# US RV Quality versus EU Motorhomes Quality



## 94463 (May 1, 2005)

Hi,

I have been doing some looking round on the cost of US RV's and with the Dollar rate, plus local competition in US the prices look very, very good.

Has anyone any comment on the reliability or build quality of the US RV's over there european counter parts.

The additional size, with slide outs and totally seperate bedrooms even in 28' is an attraction.

In particular Winnebago Sightseer 29R (A class 29') and Forest River Lexington (255DS 26'). 

All comments welcome

Thanks
Baz


----------



## 94302 (May 1, 2005)

*US RVs*

HI Bazman
i looked at various euro motorhomes (just finished working for a citreon dealership) It depends what you are looking for ,the euro motorhomes were not for me i came to the states and bought a 38` Fleetwood Revolution LE .I dont want to offend anyone but if you read the forums on american sites the problems they get will scare the life out of you,slideouts ,sewer,electrics,michelin tyres to name only a few.
In reallity i have found a lot of the american RVers are way over the top and when i throw a technical quetion their way they havent a clue,and watching what they get up too cracks me up.
As for the rv its first class living 400bhp diesel triple slides all the bells and whistles reliability sure we have had a couple of minor hicups but easily sorted ,just look at the spec of an american rv against a european motorhome and you will see you get more bang for your buck.
If you want a top spec RV at a good price mine will be for sale when i import it back to the uk in july.


----------



## DABurleigh (May 9, 2005)

Baz,

I think with RVs you get what you pay for. The cheaper end SEEM remarkable value-for-money, but the last thing I would do is have one of those touring around Europe. The quality and reliability would be lacking. But from the median to the start of the upper quartile, perhaps characterised by Winnebago and some of the Monaco range, the quality is as good as european motor homes and the value-for-money can easily exceed it.

I recommend David Berry's book "RV in UK". At the time he had a 28ft Winnebago Brave, and a 32ft either before or after that.
http://www.keyhambooks.freeserve.co.uk/kb004.htm

If you haven't done so already, just ensure you are comfortable with the length and width for the sort of use you anticipate. Think of the sites you will wish to frequent, access to and from them and how you will get into towns and cities.

It is a massive cost if you get it wrong and have to sell, so take your time and research carefully and objectively.

Dave


----------



## BERTHA (May 21, 2005)

Hi people,

Having just made our choice after looking for a MH that has both space in the living area and in the storage area only the American RV's offer both.

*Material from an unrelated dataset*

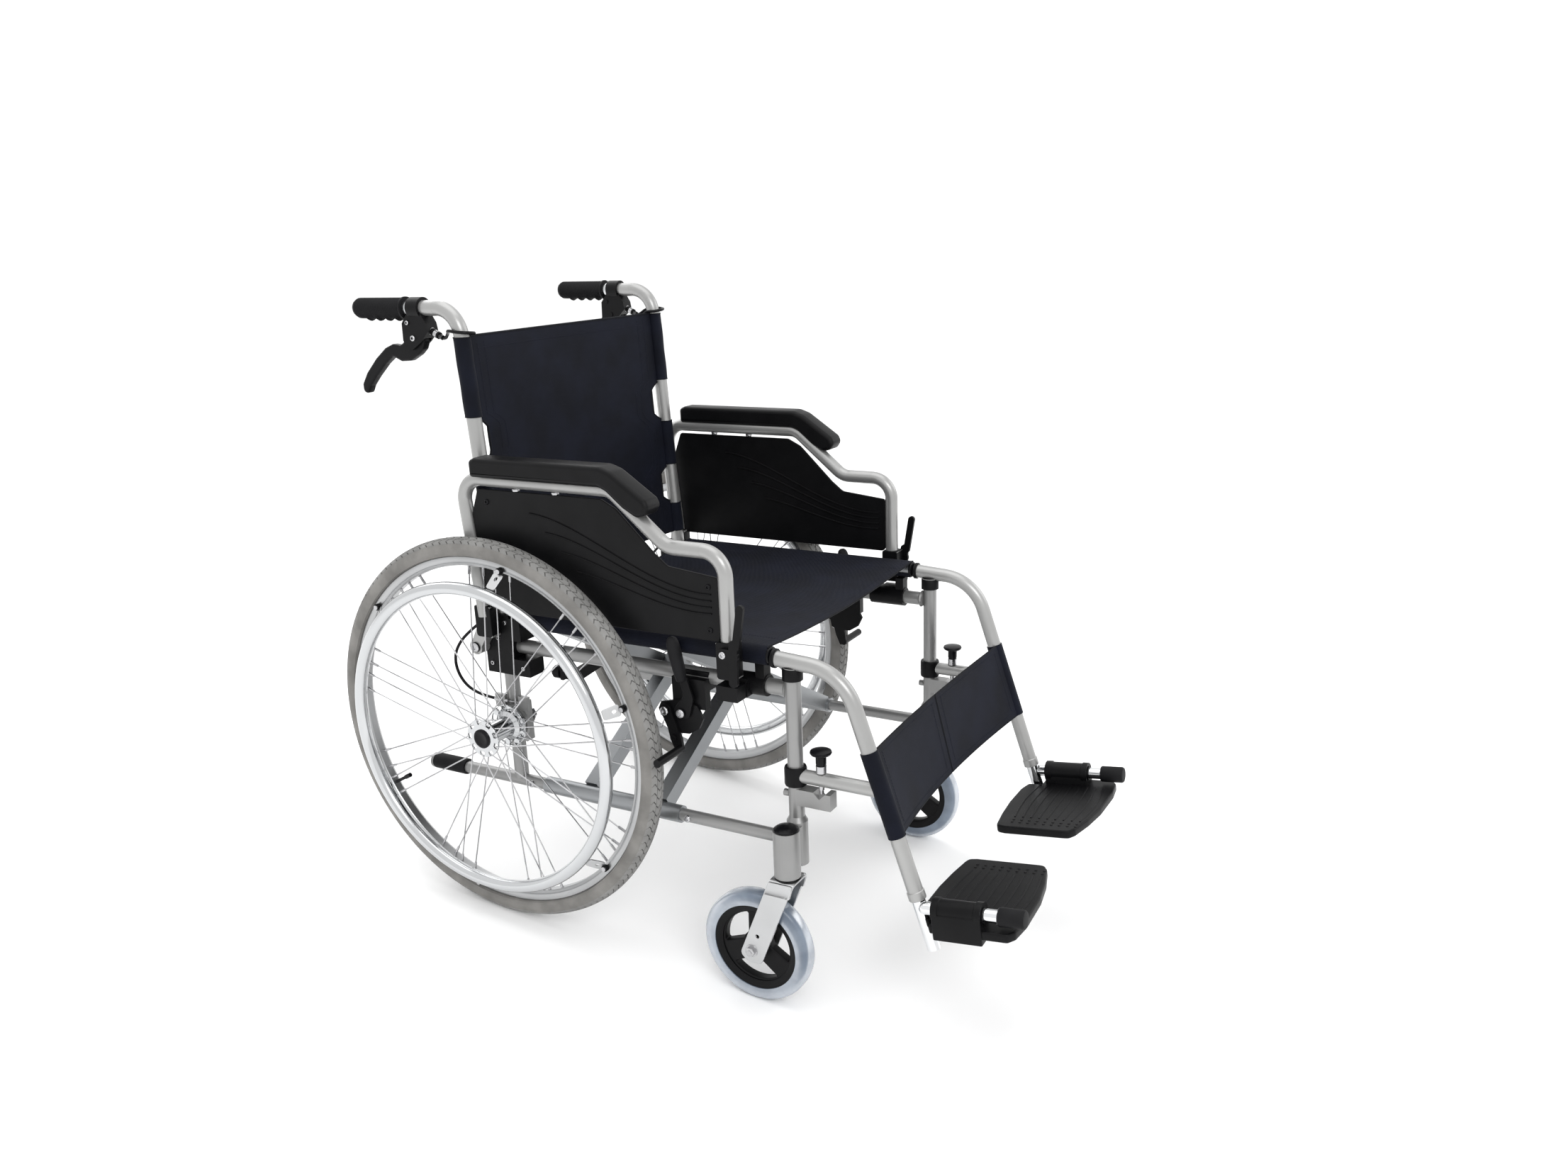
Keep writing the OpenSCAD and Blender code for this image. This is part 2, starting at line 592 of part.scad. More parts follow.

However, it would appear that the European models have, over the Years, at to make do with a small wheel base and therefore they have at to be more creative in the design and build of the European MH compared to the Americans.

So, I have just found what i hope to be a perfect match a European MH with almost US type storage and living with the quality of the Europeans in a 747/2.

In fact, in the 18 months of looking at European and American MH/RV's I have noticed that the Europeans are building much bigger motorhomes.


H


----------



## Anonymous (Nov 10, 2000)

Yes Jess, the Europeans are building bigger Motorhomes. But most of them still come with equipment that is more suitable for a camper. I bought American because it was the only kind that gave me everything, including storage, to go full timing. If you only use your motorhome a week here or a weekend there. Then Europeans will fit the bill. If not, you have to go with American. Just my opinion. 8)


----------



## Sparrow (May 10, 2005)

Hi all

I agree whole heartedly with the comments but have to point out that the room avaialable is also very nice for the odd week here and a weekend there as well. We opted for a 34' because we like the space and that was our main reason for picking on the American vehicles. Apart from the length the width is better and makes for very comfortable living for what ever timescale. Why cramp yourselves when you leave home?
I say to be comfortable is the main concern and that is where it comes down to personal choice.

Regards
Mike


----------